*OBJECTIVE*:
Which lines run from the first one up to and including the one with "import Module from 'manifold-3d';"? Print exactly those.

*SOURCE DATA*:

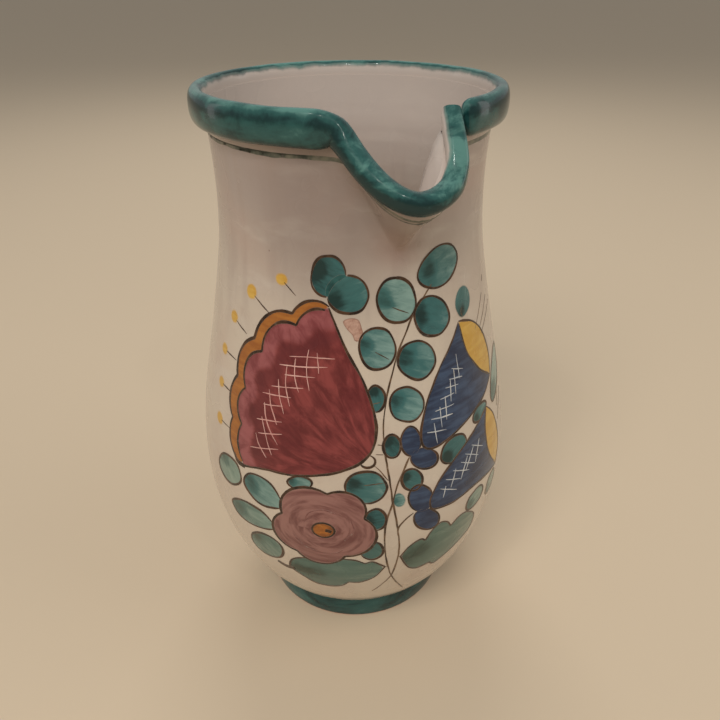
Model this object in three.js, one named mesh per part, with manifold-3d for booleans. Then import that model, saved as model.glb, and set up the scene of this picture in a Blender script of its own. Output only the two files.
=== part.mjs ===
// A thrown ceramic pitcher: a round foot, a bellied wall with a pouring beak
// pulled out of its neck, a thick roll around the mouth, a thinner roll along
// the lip of the beak, and a strap handle at the back.
// Millimetres, +Z up. The origin is the middle of the foot's flat underside.
// The beak points along -Y and the handle along +Y.

import * as THREE from 'three';
import { mergeVertices } from 'three/addons/utils/BufferGeometryUtils.js';
import Module from 'manifold-3d';

// Driving dimensions
const BODY_HEIGHT = 275; // table to the top of the roll
const BELLY_RADIUS = 79.3; // widest part of the wall
const NECK_RADIUS = 59.2; // narrowest part above the belly
const FOOT_RADIUS = 50.8; // flat underside
const FOOT_HEIGHT = 12.2;
const WALL = 5.6; // thickness of the thrown wall
const FLOOR = 8.5; // thickness of the floor
const ROLL_WIDTH = 11.8; // the roll around the mouth, across
const ROLL_HEIGHT = 14.4; // the same roll, top to bottom
const LIP_SCALE = 0.7; // the beak's roll against the mouth's roll
const BEAK_HALF_ANGLE = 22.5; // degrees each side of -Y
const BEAK_REACH = 19; // how far the tip stands out of the neck
const BEAK_DROP = 25; // how far the tip hangs below the mouth
const BEAK_DEPTH = 40; // from the top of the wall to the foot of the beak
const STRAP_WIDTH = 27; // handle, across
const STRAP_THICK = 11; // handle, through
const HANDLE_REACH = 34; // clear space behind the neck
const HANDLE_TOP = 0.83; // heights as shares of BODY_HEIGHT
const HANDLE_FOOT = 0.43;

// Fits
const GAP = 0.3; // between two pieces that touch

// How finely the round pieces are divided
const ROUND = 80; // 4.5 degrees each, so five steps make half the beak
const AROUND_ROLL = 12;

const wallBottom = FOOT_HEIGHT + GAP;
const wallTop = BODY_HEIGHT - ROLL_HEIGHT - GAP;
const rollRadius = NECK_RADIUS + 0.9;
const wallHeight = wallTop - wallBottom;

// The outside of the wall: radius against height, as a smooth line through
// the foot joint, the shoulder over the foot, the belly, the neck and the top.
function at(share, radius) {
  return new THREE.Vector2(radius, wallBottom + share * wallHeight);
}
const outline = new THREE.SplineCurve([
  at(0, FOOT_RADIUS - 0.5),
  at(0.04, FOOT_RADIUS + 8.2),
  at(0.145, BELLY_RADIUS - 7.4),
  at(0.347, BELLY_RADIUS),
  at(0.5, BELLY_RADIUS - 4.3),
  at(0.64, NECK_RADIUS + 8.1),
  at(0.78, NECK_RADIUS + 1.9),
  at(0.9, NECK_RADIUS),
  at(1, NECK_RADIUS + 1.1),
]);
// Rows of the wall: even steps up to the beak, closer ones through it
const BELOW_BEAK = 11;
const IN_BEAK = 7;

// Outside radius of the wall at a height
function radiusAt(height) {
  const points = outline.getPoints(400);
  for (let i = 1; i < points.length; i += 1) {
    if (points[i].y >= height) {
      const a = points[i - 1];
      const b = points[i];
      return a.x + (b.x - a.x) * (height - a.y) / (b.y - a.y);
    }
  }
  return points[points.length - 1].x;
}

function wallRows() {
  const beakFoot = wallTop - BEAK_DEPTH;
  const rows = outline.getSpacedPoints(BELOW_BEAK).map((point) => {
    const share = (point.y - wallBottom) / wallHeight;
    return wallBottom + share * (beakFoot - wallBottom);
  });
  for (let i = 1; i <= IN_BEAK; i += 1) {
    rows.push(beakFoot + BEAK_DEPTH * i / IN_BEAK);
  }
  return rows.map((row) => new THREE.Vector2(radiusAt(row), row));
}

// A profile of (radius, height) turned about +Z
function turned(points) {
  const shape = new THREE.LatheGeometry(points, ROUND);
  shape.rotateX(Math.PI / 2);
  shape.deleteAttribute('normal');
  shape.deleteAttribute('uv');
  return mergeVertices(shape, 1e-4);
}

// The beak: how far the clay is pulled at an angle from -Y and a height.
// It is widest at the mouth and narrows to nothing at the foot of the beak.
function beakPull(angle, height) {
  const share = (height - (wallTop - BEAK_DEPTH)) / BEAK_DEPTH;
  const climb = THREE.MathUtils.clamp(share, 0, 1);
  const half = BEAK_HALF_ANGLE * (0.4 + 0.6 * climb);
  const across = Math.abs(angle) / half;
  if (climb === 0 || across >= 1) {
    return 0;
  }
  return climb * Math.cos(across * Math.PI / 2);
}

function pullBeak(shape) {
  const place = shape.attributes.position;
  for (let i = 0; i < place.count; i += 1) {
    const x = place.getX(i);
    const y = place.getY(i);
    const z = place.getZ(i);
    const radius = Math.hypot(x, y);
    const angle = THREE.MathUtils.radToDeg(Math.atan2(x, -y));
    const pull = beakPull(angle, z);
    if (radius > NECK_RADIUS / 2 && pull > 0) {
      const grown = (radius + pull * BEAK_REACH) / radius;
      place.setXYZ(i, x * grown, y * grown, z - pull * BEAK_DROP);
    }
  }
  shape.computeVertexNormals();
  return shape;
}

// A closed skin over a row of matching rings, with a cap on each end
function skin(rings) {
  const places = [];
  const faces = [];
  const count = rings[0].length;
  for (const ring of rings) {
    for (const point of ring) {
      places.push(point.x, point.y, point.z);
    }
  }
  for (let i = 0; i + 1 < rings.length; i += 1) {
    for (let j = 0; j < count; j += 1) {
      const a = i * count + j;
      const b = i * count + ((j + 1) % count);
      faces.push(a, b, b + count);
      faces.push(a, b + count, a + count);
    }
  }
  for (const last of [false, true]) {
    const ring = rings[last ? rings.length - 1 : 0];
    const middle = new THREE.Vector3();
    for (const point of ring) {
      middle.addScaledVector(point, 1 / count);
    }
    const centre = places.length / 3;
    places.push(middle.x, middle.y, middle.z);
    const first = last ? (rings.length - 1) * count : 0;
    for (let j = 0; j < count; j += 1) {
      const a = first + j;
      const b = first + ((j + 1) % count);
      faces.push(...(last ? [a, b, centre] : [b, a, centre]));
    }
  }
  // Faces look outwards: the volume they enclose is positive
  const corner = (i) => new THREE.Vector3().fromArray(places, 3 * faces[i]);
  let volume = 0;
  for (let i = 0; i < faces.length; i += 3) {
    volume += corner(i).dot(corner(i + 1).cross(corner(i + 2)));
  }
  if (volume < 0) {
    faces.reverse();
  }
  const shape = new THREE.BufferGeometry();
  shape.setAttribute('position', new THREE.Float32BufferAttribute(places, 3));
  shape.setIndex(faces);
  return shape;
}

// Section of a roll: round over the top, flat where it sits on the wall.
// Returns (out from the middle, up from the wall) for a roll of some scale.
function rollSection(scale) {
  const points = [];
  const flat = Math.cos(Math.PI / AROUND_ROLL);
  for (let i = 0; i < AROUND_ROLL; i += 1) {
    const turn = (i + 0.5) * 2 * Math.PI / AROUND_ROLL;
    const out = Math.sin(turn) * ROLL_WIDTH / 2;
    const up = (1 - Math.cos(turn) / flat) * ROLL_HEIGHT / 2;
    points.push(new THREE.Vector2(out * scale, up * scale));
  }
  return points;
}

// A roll around the mouth from one angle to another, in degrees from -Y
function roll(from, to, steps, scale) {
  const rings = [];
  for (let i = 0; i <= steps; i += 1) {
    const angle = from + (to - from) * i / steps;
    const turn = THREE.MathUtils.degToRad(angle);
    const ring = [];
    for (const point of rollSection(scale)) {
      const radius = rollRadius + point.x;
      const height = wallTop + GAP + point.y;
      ring.push(new THREE.Vector3(
        Math.sin(turn) * radius,
        -Math.cos(turn) * radius,
        height,
      ));
    }
    rings.push(ring);
  }
  return skin(rings);
}

// Joins and cuts
const wasm = await Module();
wasm.setup();

function solid(shape) {
  const bare = shape.clone();
  for (const name of Object.keys(bare.attributes)) {
    if (name !== 'position') {
      bare.deleteAttribute(name);
    }
  }
  const merged = mergeVertices(bare, 1e-4);
  return new wasm.Manifold(new wasm.Mesh({
    numProp: 3,
    vertProperties: new Float32Array(merged.attributes.position.array),
    triVerts: new Uint32Array(merged.index.array),
  }));
}

function geometry(body) {
  const mesh = body.getMesh();
  const shape = new THREE.BufferGeometry();
  const places = new THREE.BufferAttribute(mesh.vertProperties, 3);
  shape.setAttribute('position', places);
  shape.setIndex(new THREE.BufferAttribute(mesh.triVerts, 1));
  return shape;
}

// The foot: a flat disc with eased edges
function makeFoot() {
  return turned([
    new THREE.Vector2(0, 0),
    new THREE.Vector2(FOOT_RADIUS - 1.6, 0),
    new THREE.Vector2(FOOT_RADIUS, 1.8),
    new THREE.Vector2(FOOT_RADIUS - 0.2, FOOT_HEIGHT - 2.2),
    new THREE.Vector2(FOOT_RADIUS - 1.4, FOOT_HEIGHT),
    new THREE.Vector2(0, FOOT_HEIGHT),
  ]);
}

// The wall and floor, thrown in one piece
function makeWall() {
  const outside = wallRows();
  const inside = [];
  for (const point of outside) {
    const high = point.y > wallBottom + FLOOR + 6;
    if (high) {
      inside.push(new THREE.Vector2(point.x - WALL, point.y));
    }
  }
  inside.reverse();
  const floorRadius = inside[inside.length - 1].x;
  return pullBeak(turned([
    new THREE.Vector2(0, wallBottom),
    ...outside,
    ...inside,
    new THREE.Vector2(floorRadius - 9, wallBottom + FLOOR),
    new THREE.Vector2(0, wallBottom + FLOOR),
  ]));
}

// The strap handle: pulled clay, oval across, wider at both ends, cut back
// so that it lies against the wall
function makeHandle() {
  const top = BODY_HEIGHT * HANDLE_TOP;
  const foot = BODY_HEIGHT * HANDLE_FOOT;
  const neck = radiusAt(top);
  const belly = radiusAt(foot);
  const out = neck + HANDLE_REACH + STRAP_THICK / 2;
  const line = new THREE.CatmullRomCurve3([
    new THREE.Vector3(0, neck - WALL / 2, top - 2),
    new THREE.Vector3(0, neck + HANDLE_REACH * 0.55, top + 7),
    new THREE.Vector3(0, out, top - 22),
    new THREE.Vector3(0, out - 1, (top + foot) / 2 - 4),
    new THREE.Vector3(0, belly + HANDLE_REACH * 0.3, foot + 11),
    new THREE.Vector3(0, belly - WALL / 2, foot - 4),
  ], false, 'centripetal');
  const rings = [];
  const steps = 26;
  const sides = 16;
  for (let i = 0; i <= steps; i += 1) {
    const share = i / steps;
    const middle = line.getPointAt(share);
    const along = line.getTangentAt(share);
    const through = new THREE.Vector3(0, -along.z, along.y);
    const flare = 1 + 0.35 * Math.pow(Math.abs(2 * share - 1), 6);
    const ring = [];
    for (let j = 0; j < sides; j += 1) {
      const turn = j * 2 * Math.PI / sides;
      const point = middle.clone();
      point.x += Math.cos(turn) * STRAP_WIDTH / 2 * flare;
      point.addScaledVector(through, Math.sin(turn) * STRAP_THICK / 2 * flare);
      ring.push(point);
    }
    rings.push(ring);
  }
  const strap = solid(skin(rings));
  const cleared = wallRows();
  const envelope = solid(turned([
    new THREE.Vector2(0, wallBottom),
    ...cleared.map((point) => new THREE.Vector2(point.x + GAP, point.y)),
    new THREE.Vector2(0, wallTop),
  ]));
  return geometry(strap.subtract(envelope));
}

const endGap = THREE.MathUtils.radToDeg(GAP / 2 / (rollRadius - ROLL_WIDTH / 2));
const beakFrom = -BEAK_HALF_ANGLE;
const beakTo = BEAK_HALF_ANGLE;

const collarSteps = 45;
const collar = roll(beakTo + endGap, 360 + beakFrom - endGap, collarSteps, 1);
collar.computeVertexNormals();
const lip = pullBeak(roll(beakFrom + endGap, beakTo - endGap, 10, LIP_SCALE));

const glaze = { color: 0xc8baac, roughness: 0.22, metalness: 0 };
const green = { color: 0x3c7d6e, roughness: 0.2, metalness: 0 };

function piece(name, shape, look) {
  const mesh = new THREE.Mesh(shape, new THREE.MeshStandardMaterial(look));
  mesh.name = name;
  return mesh;
}

const pitcher = new THREE.Group();
pitcher.name = 'pitcher';
pitcher.add(piece('foot', makeFoot(), green));
pitcher.add(piece('vessel_wall', makeWall(), glaze));
pitcher.add(piece('mouth_collar', collar, green));
pitcher.add(piece('beak_lip', lip, green));
pitcher.add(piece('handle', makeHandle(), glaze));

export default pitcher;
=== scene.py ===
"""A thrown ceramic pitcher with painted flowers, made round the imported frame.

Places on the painting are millimetres on the unrolled belly: the first number
is how far round to the right of the beak, the second the height over the table.
"""
import math
from collections import namedtuple

import bpy
from mathutils import Matrix, Vector, noise


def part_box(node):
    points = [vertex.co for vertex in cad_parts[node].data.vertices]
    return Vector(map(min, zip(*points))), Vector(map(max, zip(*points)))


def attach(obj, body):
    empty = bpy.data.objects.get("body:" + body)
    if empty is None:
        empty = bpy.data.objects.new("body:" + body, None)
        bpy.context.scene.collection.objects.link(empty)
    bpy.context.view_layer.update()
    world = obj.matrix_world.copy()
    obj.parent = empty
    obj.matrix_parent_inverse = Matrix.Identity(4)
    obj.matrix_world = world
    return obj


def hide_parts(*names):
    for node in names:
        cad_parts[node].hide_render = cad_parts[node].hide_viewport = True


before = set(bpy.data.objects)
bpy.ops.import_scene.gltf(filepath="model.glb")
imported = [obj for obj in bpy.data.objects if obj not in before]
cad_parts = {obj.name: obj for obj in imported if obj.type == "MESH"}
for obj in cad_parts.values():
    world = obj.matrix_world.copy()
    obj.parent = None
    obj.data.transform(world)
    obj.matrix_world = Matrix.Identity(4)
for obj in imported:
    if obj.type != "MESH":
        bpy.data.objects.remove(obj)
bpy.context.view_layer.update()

MM = 0.001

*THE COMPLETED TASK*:
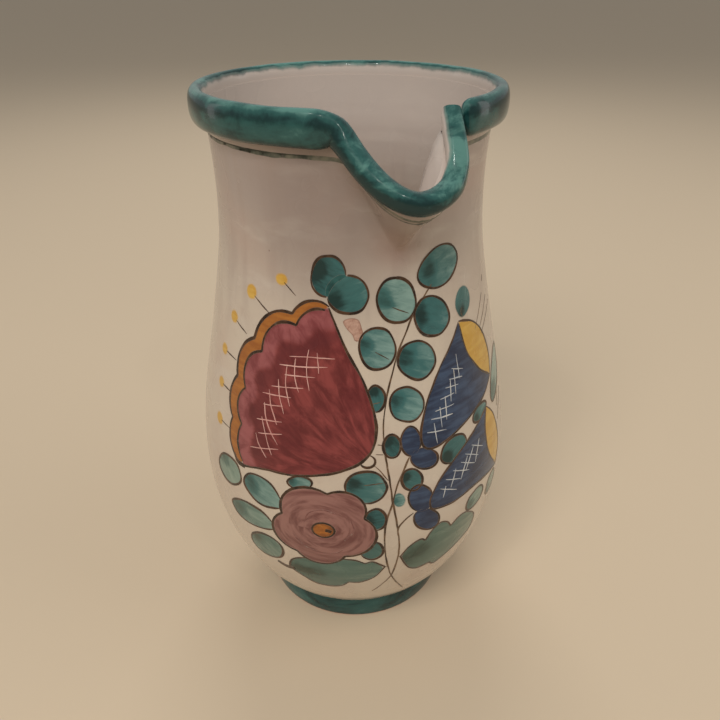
Model this object in three.js, one named mesh per part, with manifold-3d for booleans. Then import that model, saved as model.glb, and set up the scene of this picture in a Blender script of its own. Output only the two files.
=== part.mjs ===
// A thrown ceramic pitcher: a round foot, a bellied wall with a pouring beak
// pulled out of its neck, a thick roll around the mouth, a thinner roll along
// the lip of the beak, and a strap handle at the back.
// Millimetres, +Z up. The origin is the middle of the foot's flat underside.
// The beak points along -Y and the handle along +Y.

import * as THREE from 'three';
import { mergeVertices } from 'three/addons/utils/BufferGeometryUtils.js';
import Module from 'manifold-3d';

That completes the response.